Strong first candidates include NDA intake checks, matter record setup, renewal reminder generation, standard document collection, legal invoice status updates, approval trail reporting, and policy acknowledgement tracking. These tasks are repetitive enough for RPA, but important enough to require governance and monitoring.
Leaders should avoid automating a broken workflow too early. If request categories are unclear, stakeholders submit incomplete information, approval rules change by person, or exceptions are not documented, the first step should be process redesign. RPA works best after the workflow is made clear enough to automate responsibly.
Conclusion
Legal workflow software reduces risk only when it improves how work is received, routed, reviewed, escalated, documented, and supported after go live. RPA can remove repetitive legal operations work, but it must be connected to real workflow rules, exception handling, audit trails, system integration, and production monitoring.

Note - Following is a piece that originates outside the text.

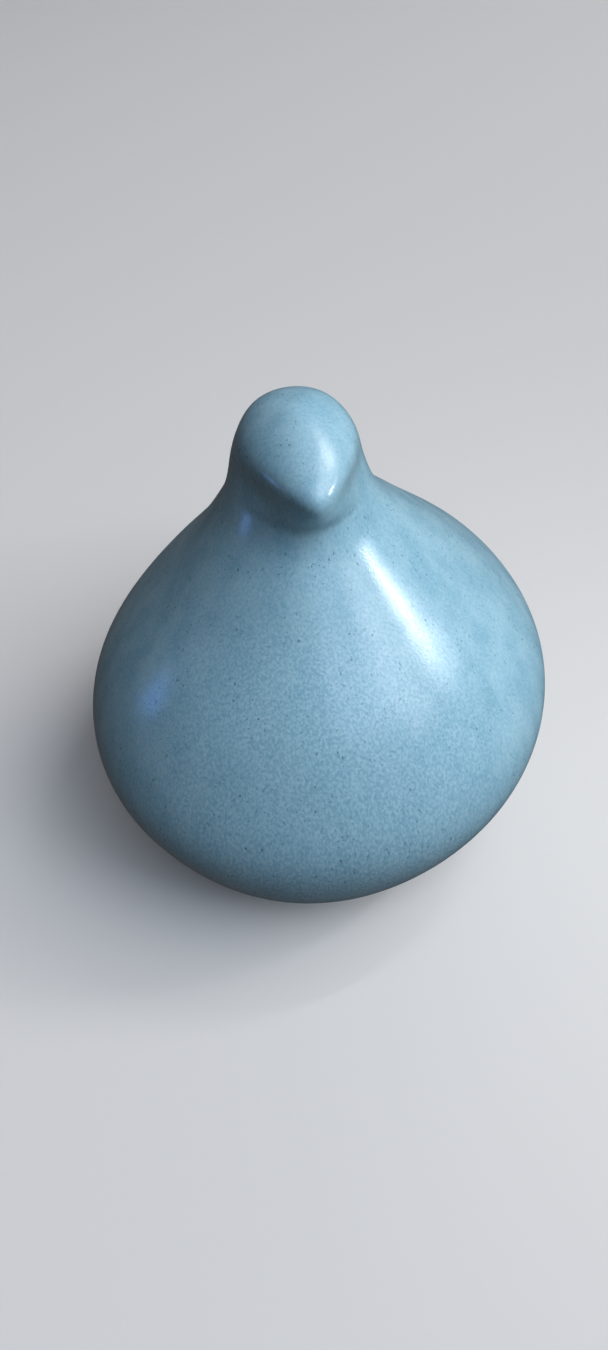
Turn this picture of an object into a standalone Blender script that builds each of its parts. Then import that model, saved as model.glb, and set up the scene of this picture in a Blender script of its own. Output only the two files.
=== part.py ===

If contract intake, matter updates, approvals, document collection, and legal reporting still depend on manual handoffs, Neotechie’s automation services can help identify the right workflows, design governed RPA, and support reliable execution after launch.
FAQs
Q. Can RPA replace legal review inside workflow software?
No. RPA should support repetitive legal operations tasks while human reviewers continue to handle judgment, risk acceptance, and legal interpretation.
Q. Which legal workflows are usually best suited for automation?
Good candidates include contract intake validation, matter setup, document collection, renewal tracking, invoice routing, and approval history reporting. These workflows usually have repeatable steps, structured data, and clear exception paths.
Q. How does Neotechie help reduce risk in legal workflow automation?
Neotechie helps teams map the process, define ownership, build RPA around real workflow conditions, and monitor automation after go live. This reduces the chance that bots hide missing data, broken handoffs, or unsupported exceptions.